Meeting the stringent requirements of the GDPR is no easy feat. Denodo’s Saptarshi Sengupta discusses how a leading organization approached the challenge – and achieved significant time and expense in the process.
While the looming deadline for the European Union’s General Data Protection Regulation (GDPR) of May 2018 has come and gone, global organizations, like Autodesk – one of the biggest names in worldwide 3D CAD design, have either adapted well and are in compliance or are racking up some serious violation penalties. In late 2017, Forrester’s report “Predictions 2018: A Year of Reckoning” estimated that 80 percent of firms affected by the GDPR would not be able to comply with the regulation by the deadline, and of those noncompliant firms, 50 percent would intentionally not do so. Whether your organization has already found the right mix of technology and processes or you’re still looking for the right path to GDPR nirvana, establishing and maintaining compliance is no easy feat and requires an innovative approach to ensure success.
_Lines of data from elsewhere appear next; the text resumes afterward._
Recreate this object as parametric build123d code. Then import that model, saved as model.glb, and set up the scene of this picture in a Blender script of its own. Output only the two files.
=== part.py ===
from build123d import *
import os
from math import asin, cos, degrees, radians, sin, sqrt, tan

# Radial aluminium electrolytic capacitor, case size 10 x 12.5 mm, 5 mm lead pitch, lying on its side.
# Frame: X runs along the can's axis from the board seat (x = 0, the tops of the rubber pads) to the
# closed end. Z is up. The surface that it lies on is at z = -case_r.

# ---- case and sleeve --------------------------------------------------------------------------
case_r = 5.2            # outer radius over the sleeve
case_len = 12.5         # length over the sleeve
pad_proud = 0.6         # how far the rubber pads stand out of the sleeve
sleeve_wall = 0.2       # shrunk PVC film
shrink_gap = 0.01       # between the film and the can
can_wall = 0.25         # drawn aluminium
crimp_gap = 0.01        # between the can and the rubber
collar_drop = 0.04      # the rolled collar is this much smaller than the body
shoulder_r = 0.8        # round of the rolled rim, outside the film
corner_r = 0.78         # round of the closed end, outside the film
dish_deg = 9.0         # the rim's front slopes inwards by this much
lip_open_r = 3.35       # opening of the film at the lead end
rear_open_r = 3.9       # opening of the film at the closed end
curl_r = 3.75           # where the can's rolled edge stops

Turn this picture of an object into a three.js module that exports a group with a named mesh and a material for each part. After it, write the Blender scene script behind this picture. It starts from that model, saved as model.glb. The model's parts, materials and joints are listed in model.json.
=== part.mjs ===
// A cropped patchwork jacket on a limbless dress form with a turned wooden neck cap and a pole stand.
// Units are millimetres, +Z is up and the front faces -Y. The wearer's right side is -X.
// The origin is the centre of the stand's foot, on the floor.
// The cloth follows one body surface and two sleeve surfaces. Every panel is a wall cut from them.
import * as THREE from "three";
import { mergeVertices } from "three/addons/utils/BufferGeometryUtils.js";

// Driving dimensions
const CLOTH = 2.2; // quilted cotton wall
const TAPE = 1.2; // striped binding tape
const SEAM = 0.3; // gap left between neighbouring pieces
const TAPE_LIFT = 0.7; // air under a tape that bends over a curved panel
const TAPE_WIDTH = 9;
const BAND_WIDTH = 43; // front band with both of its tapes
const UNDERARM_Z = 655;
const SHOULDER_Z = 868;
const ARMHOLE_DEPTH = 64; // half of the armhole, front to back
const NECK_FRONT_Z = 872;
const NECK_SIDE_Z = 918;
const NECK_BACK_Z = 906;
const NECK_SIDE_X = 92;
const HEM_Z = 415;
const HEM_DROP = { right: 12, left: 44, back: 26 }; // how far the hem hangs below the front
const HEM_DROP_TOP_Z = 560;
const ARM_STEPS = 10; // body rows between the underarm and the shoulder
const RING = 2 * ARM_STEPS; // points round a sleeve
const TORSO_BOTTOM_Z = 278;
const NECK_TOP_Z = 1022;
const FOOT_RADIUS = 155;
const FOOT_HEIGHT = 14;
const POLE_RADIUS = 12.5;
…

While many organizations seemed to be in reactive mode when it came to achieving GDPR compliance, Autodesk considered it an incentive for stimulating innovation without sacrificing revenue goals. Autodesk’s quest for GDPR compliance actually fueled improvements through new perspectives and approaches to solving problems, which led to new paradigms in best-case scenarios. “Privacy by design,” for example, is an information strategy that was formed as part of GDPR to incorporate data privacy in systems and processes as they are being developed or revised.
This approach, which is mandated by the GDPR for new projects, necessitates investing in data privacy up front. This method is often used based on the belief that such an investment will 1) pay off overall via customer loyalty and 2) avoid costs associated with penalties and rework to retrofit systems and processes to accommodate future personal data privacy rules. It also provides the opportunity to “design in” the flexibility necessary to accommodate future clarifications and changes to the GDPR.
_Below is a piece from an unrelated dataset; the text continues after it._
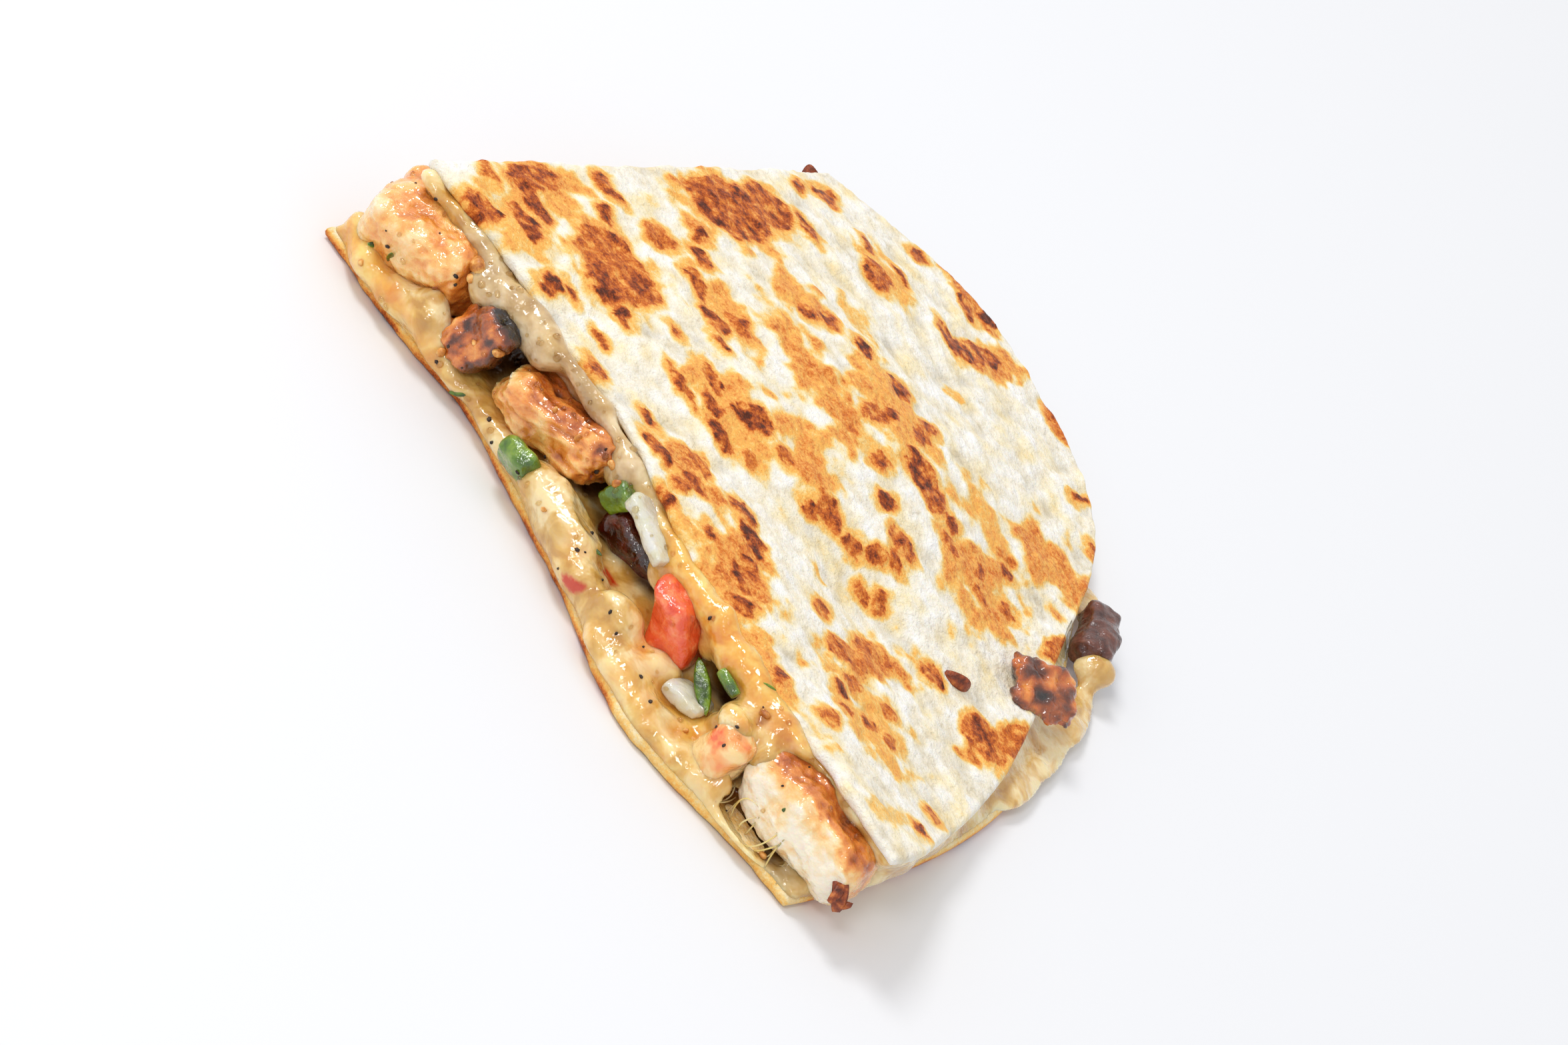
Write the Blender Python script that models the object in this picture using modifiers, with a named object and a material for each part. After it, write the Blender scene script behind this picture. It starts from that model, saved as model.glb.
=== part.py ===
"""A quarter of a grilled chicken quesadilla, cut from two flour tortillas.

Metres, +Z up. The quarter lies flat on its lower tortilla. Its cut corner
points to -X -Y, one cut face looks to -Y and the other to -X. The origin is
under the middle of the piece, on the surface that it rests on.

Places below are measured from the cut corner of the lower tortilla, so
`from_corner` moves each one into the part's own frame.
"""
import math

import bmesh
import bpy
from mathutils import Euler, Matrix, Vector, noise

MM = 0.001

# Driving dimensions
RIM_RADIUS = 124.5 * MM
TORTILLA_THICKNESS = 2.0 * MM
TIP_HEIGHT = 20.0 * MM
HEIGHT_LOSS_ALONG_CUT = 2.5 * MM
RIM_UNDERSIDE = 4.4 * MM
GAP = 0.3 * MM
FILLING_CLEARANCE = 0.45 * MM
POCKET_GROWTH = 0.75 * MM
CHEESE_UNDER_ROOF = 0.48 * MM
CHEESE_BEHIND_UPPER_EDGE = 0.8 * MM
CHEESE_BEHIND_LOWER_EDGE = 1.2 * MM
CORNER_TO_ORIGIN = Vector((-64.2, -58.7, 0.0)) * MM

# The rim is not round: a lobe and the upper near corner reach out, the far end is short
CORNER_OUT = 4.0 * MM
CORNER_SPREAD = math.radians(9.0)
LOBE_OUT = 12.0 * MM
LOBE_ANGLE = math.radians(61.0)
LOBE_SPREAD = math.radians(15.5)
FAR_END_SHORT = 23.0 * MM
FAR_END_ANGLE = math.radians(74.0)
FAR_END_SPREAD = math.radians(20.0)

# The lower tortilla reaches out where melted cheese ran past the upper one
SKIRT_OUT = 7.0 * MM
SKIRT_ANGLE = math.radians(34.0)
SKIRT_SPREAD = math.radians(19.0)
LOWER_RIM_INSET = 1.6 * MM

# The upper tortilla slid back from both cut faces
UPPER_SETBACK_X = 3.5 * MM
UPPER_SETBACK_Y = 4.2 * MM

# Neither knife cut ran straight: place along the edge, half width, way back
LOWER_FRONT_WAVES = ((35.0, 13.0, 3.2), (90.0, 21.0, -8.3))
UPPER_FRONT_WAVES = ((48.0, 24.0, 3.9), (92.0, 20.0, 1.2))
UPPER_SIDE_WAVES = ((60.0, 35.0, 3.0),)

# The rim stays high at both cut corners and is pressed down between them
NEAR_CORNER_RISE = 11.0 * MM
NEAR_CORNER_SPREAD = math.radians(12.0)
FAR_CORNER_RISE = 5.5 * MM
FAR_CORNER_SPREAD = math.radians(13.0)

# The upper tortilla is level up to FALL_START of the way out, then bends down to the rim
FALL_START = 0.45
FALL_LENGTH = 0.60
FALL_SHARPNESS = 1.5
HEIGHT_LOSS_SIDEWAYS = 0.6
CALM_RIM_START = 0.75
CALM_RIM_SHARE = 0.8

# Bulges of the melted cheese where it shows at the cuts
CHEESE_SWELL = 0.9
CHEESE_SWELL_WAVE = 1.6
CHEESE_WAVES_PER_METRE = 90.0

# How finely each piece is divided
UPPER_CELLS = 18
CHEESE_CELLS = 15
OUTLINE_CELLS = 24
WALL_ROWS = 4

FLOUR = (0.86, 0.74, 0.54)
CHEESE = (0.90, 0.74, 0.45)
CHICKEN = (0.76, 0.54, 0.34)
CHARRED = (0.22, 0.10, 0.05)
TOMATO = (0.72, 0.10, 0.04)
ONION = (0.86, 0.84, 0.70)
PEPPER = (0.16, 0.32, 0.05)
MUSHROOM = (0.16, 0.07, 0.06)


def clear_scene():
    for item in list(bpy.data.objects):
        bpy.data.objects.remove(item, do_unlink=True)


def new_collection(name):
    group = bpy.data.collections.new(name)
    bpy.context.scene.collection.children.link(group)
    return group


def food_material(name, colour, roughness):
    material = bpy.data.materials.new(name)
    material.use_nodes = True
    shader = material.node_tree.nodes["Principled BSDF"]
    shader.inputs["Base Color"].default_value = (*colour, 1.0)
    shader.inputs["Roughness"].default_value = roughness
    shader.inputs["Metallic"].default_value = 0.0
    return material


def smoothstep(value):
    value = min(max(value, 0.0), 1.0)
    return value * value * (3.0 - 2.0 * value)


def bell(value, centre, spread):
    return math.exp(-((value - centre) / spread) ** 2)


# ---------------------------------------------------------------- outline
def plain_rim(angle):
    lobe = LOBE_OUT * bell(angle, LOBE_ANGLE, LOBE_SPREAD)
    short = FAR_END_SHORT * smoothstep((angle - FAR_END_ANGLE) / FAR_END_SPREAD)
    return RIM_RADIUS + lobe - short


def upper_rim(angle):
    return plain_rim(angle) + CORNER_OUT * bell(angle, 0.0, CORNER_SPREAD)


def lower_rim(angle):
    skirt = SKIRT_OUT * bell(angle, SKIRT_ANGLE, SKIRT_SPREAD)
    return plain_rim(angle) - LOWER_RIM_INSET + skirt


def quarter_disc(s, t, rim):
    """Point of a quarter disc for a unit square, with the rim at s=1 and t=1."""
    x = s * math.sqrt(1.0 - 0.5 * t * t)
    y = t * math.sqrt(1.0 - 0.5 * s * s)
    radius = rim(math.atan2(y, x)) if s + t > 0.0 else 0.0
    return x * radius, y * radius


def wander(place, waves):
    """How far a cut edge lies back from straight at a place along it."""
    return sum(back * bell(place / MM, centre, width) for centre, width, back in waves) * MM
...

However, achieving a holistic view of GDPR-related data is challenging given the fragmented data ecosystem comprised of diverse data sources. Autodesk leveraged existing data virtualization technology and its logical data warehouse model to help prepare the organization to meet the stringent GDPR requirements.
Using data virtualization, Autodesk Platform Lead Kurt Jackson created a layer of abstraction between data consumers and data sources, making it possible to leave all source data exactly where it is and establish a virtual view for accessing all compliance-related information. After selecting its data virtualization solution, they were able to both avoid data movement by logically consolidating all the data and ensure data privacy by design, a key requirement for GDPR compliance. This also allows Autodesk to support data cataloging as well as search and discovery of both data and metadata and provide a mechanism to centrally audit and glean lineage of sensitive data.
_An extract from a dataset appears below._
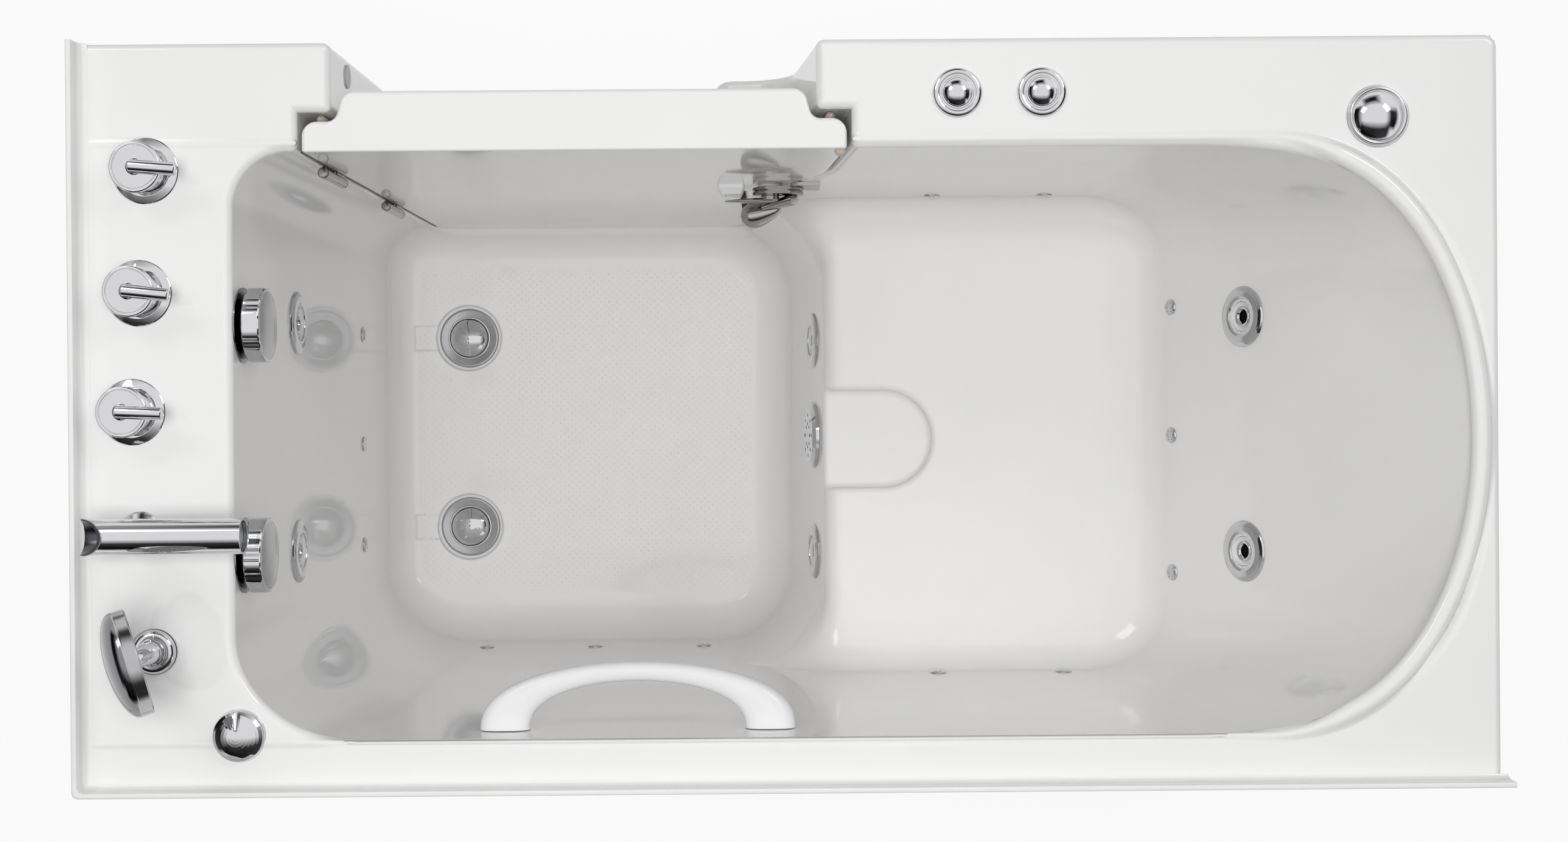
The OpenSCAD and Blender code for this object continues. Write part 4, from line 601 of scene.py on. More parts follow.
def door():
    p, q, n = surface_net(door_solid, (-70, -354, 96), (530, -276, 972), DOOR_STEP)
    p, q, n = refined(door_solid, p, q, n, 14, DOOR_STEP)
    skin = mesh_object("door_leaf", p, q, M["acrylic"], n)
    place(skin, "door", "door_white", "door_outer_skin", "door_inner_skin")


# ---- turned, swept and lofted pieces
def pose(at, z=(0, 0, 1), x=(1, 0, 0)):
    """A placement in millimetres with its Z axis along z and its X axis near x."""
    z = Vector(z).normalized()
    x = Vector(x)
    x = (x - z * x.dot(z)).normalized()
    m = Matrix((x, z.cross(x), z)).transposed().to_4x4()
    m.translation = Vector(at)
    return m


def soft(points, n=5):
    """A profile of (radius, height[, rounding]) with its corners rounded."""
    out = []
    for i, p in enumerate(points):
        b = np.array(p[:2], float)
        if len(p) < 3 or i in (0, len(points) - 1):
            out.append(b)
            continue
        to_a = np.array(points[i - 1][:2], float) - b
        to_c = np.array(points[i + 1][:2], float) - b
        la, lc = np.linalg.norm(to_a), np.linalg.norm(to_c)
        half = math.acos(np.clip(to_a @ to_c / (la * lc), -1, 1)) / 2
        cut = min(p[2] / max(math.tan(half), 0.05), 0.49 * la, 0.49 * lc)
        s, e = b + to_a / la * cut, b + to_c / lc * cut
        out += [(1 - k) ** 2 * s + 2 * (1 - k) * k * b + k * k * e for k in np.linspace(0, 1, n)]
    return np.array(out)


def dome(r, z, rise, n=9):
    """The profile of a shallow dome, from its edge in to the axis."""
    big = (r * r + rise * rise) / (2 * rise)
    u = r * np.cos(np.linspace(0, math.pi / 2, n))
    return np.stack([u, z + rise - big + np.sqrt(np.maximum(big * big - u * u, 0))], 1)


class Shape:
    """Surfaces in millimetres, gathered with a placement and a material for each."""

    def __init__(self):
        self.verts, self.faces, self.kinds, self.keys = [], [], [], []

    def add(self, verts, faces, key, at=None):
        verts = np.asarray(verts, float)
        if at is not None:
            verts = verts @ np.array(at.to_3x3()).T + np.array(at.translation)
        if key not in self.keys:
            self.keys.append(key)
        base = sum(len(v) for v in self.verts)
        self.verts.append(verts)
        self.faces += [tuple(base + i for i in f) for f in faces]
        self.kinds += [self.keys.index(key)] * len(faces)

    def skin(self, rings, key, at=None, closed=True, ends=(False, False)):
        """Quads between rings that have equally many points."""
        rings = np.asarray(rings, float)
        m, n = rings.shape[:2]
        faces = [(i * n + j, i * n + (j + 1) % n, (i + 1) * n + (j + 1) % n, (i + 1) * n + j)
                 for i in range(m - 1) for j in range(n if closed else n - 1)]
        if ends[0]:
            faces.append(tuple(range(n))[::-1])
        if ends[1]:
            faces.append(tuple((m - 1) * n + j for j in range(n)))
        self.add(rings.reshape(-1, 3), faces, key, at)

    def lathe(self, profile, key, at=None, n=64, wave=None):
        """A soft profile turned about Z; wave(angle, r, z) gives another radius."""
        a = np.arange(n) * 2 * math.pi / n
        rings = []
        for r, z in soft(profile):
            r = wave(a, r, z) if wave else r
            rings.append(np.stack([r * np.cos(a), r * np.sin(a), np.full(n, z)], 1))
        self.skin(rings, key, at)

    def sweep(self, path, radii, key, n=24, flat=(1, 1), up=(0, 0, 1), ends=(True, True)):
        """An elliptical tube along a path, its first half width along up cross path."""
        path = np.asarray(path, float)
        radii = np.broadcast_to(np.asarray(radii, float), len(path))
        t = np.gradient(path, axis=0)
        t /= np.linalg.norm(t, axis=1)[:, None]
        side = np.cross(np.array(up, float), t)
        side /= np.linalg.norm(side, axis=1)[:, None]
        top = np.cross(t, side)
        a = (np.arange(n) * 2 * math.pi / n)[:, None]
        rings = [p + r * (flat[0] * np.cos(a) * s + flat[1] * np.sin(a) * w)
                 for p, r, s, w in zip(path, radii, side, top)]
        self.skin(rings, key, ends=ends)

    def make(self, name, body, slot, *replaced, sharp=38):
        me = bpy.data.meshes.new(name)
        verts = np.concatenate(self.verts) * MM
        me.from_pydata(verts.tolist(), [], self.faces)
        for key in self.keys:
            me.materials.append(M[key])
        me.polygons.foreach_set("material_index", self.kinds)
        bm = bmesh.new()
        bm.from_mesh(me)
        bmesh.ops.remove_doubles(bm, verts=bm.verts, dist=4e-6)
        bm.to_mesh(me)
        bm.free()
        me.polygons.foreach_set("use_smooth", [True] * len(me.polygons))
        me.set_sharp_from_angle(angle=math.radians(sharp))
        place(linked(name, me), body, slot, *replaced)


def facing_seat(p):
    return pose(p, (-1, 0, 0), (0, 0, 1))


def facing_foot(p, lean):
    c, s = math.cos(math.radians(lean)), math.sin(math.radians(lean))
    return pose(p, (c, 0, s), (s, 0, -c))


def nut(shape, x, y, r, key):
    """A hexagonal nut under the deck."""
    shape.lathe([(0, UNDER_DECK - 8), (r - 1, UNDER_DECK - 8), (r, UNDER_DECK - 7),
                 (r, UNDER_DECK - 0.6), (0, UNDER_DECK - 0.6)], key, pose((x, y, 0)), n=6)


def around(at, count, radius, z, first=0.0):
    """Placements in a circle about the Z axis of another placement."""
    for i in range(count):
        t = (i + first) * 2 * math.pi / count
        yield at @ Matrix.Translation((radius * math.cos(t), radius * math.sin(t), z))


# ---- taps and spout
TAPS = [(686.0, -264.0, 4.6, "hot"), (694.0, -134.0, 6.0, "cold"), (702.0, -7.5, 2.6, "diverter")]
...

Autodesk had already successfully deployed data virtualization technology to help establish an agile business intelligence 2.0 architecture with a logical data warehouse at its core to create a single, unified enterprise access point for its changing business models. With the system up and running and already delivering ROI, the team discovered they could apply the same technology to help various Autodesk business teams plan, develop and maintain a GDPR solution. However, the challenge was for Kurt to help the business teams realize that the right technology for the GDPR solution was already available within the organization and then ensure they leveraged the technology for the optimum outcome.
What came as a surprise was that the data virtualization team didn’t know that other business teams within Autodesk were already working toward meeting the GDPR requirements and the associated deadline of May 2018. It was also discovered that a potential solution – already in process with the business teams – called for 12 full-time staff to be put in place to research proper handling of the 10,000+ “delete requests” from its more than 2 million active accounts. These were jobs that would do no more than collect and provide data to other members to take action.
The business teams didn’t know Autodesk was already using data virtualization technology for a logical data warehouse. Kurt and the data virtualization team reached out to the business teams and volunteered to handle triage of all incoming “delete” requests from customers. But when it was discovered the planned approach called for dedicated, new, full-time staff to field the requests, research the account and then provide the information to other teams and systems to handle deletion in all appropriate source systems, all teams quickly realized they already had the right technology and a better solution: data virtualization.
Just as Autodesk leverages data virtualization for its logical data warehouse, they realized they could do the same for their GDPR solution. Autodesk knew the GDPR challenges were the same: get disparate, numerous source systems and models that don’t talk to or integrate with each other to come together virtually. In the case of GDPR, the data virtualization platform brought together 104 different objects over 11 different data systems all through a single web service. The team started the project in February 2018 and was finished by the end of April with only two individuals handling the coding.
Autodesk can now process a single request in only 20 seconds, whereas the planned solution called for manual intervention that took humans 480 seconds per request. Leveraging data virtualization, Autodesk eliminated the need for 12 full-time staff and designed and implemented its GDPR solution in only three months with only two individuals coding. With more than 10,000 delete requests per month and potential fines of 4 percent of revenue for customer privacy violations, Autodesk was able to meet all GDPR requirements and save the company significant resource time and budget in the process.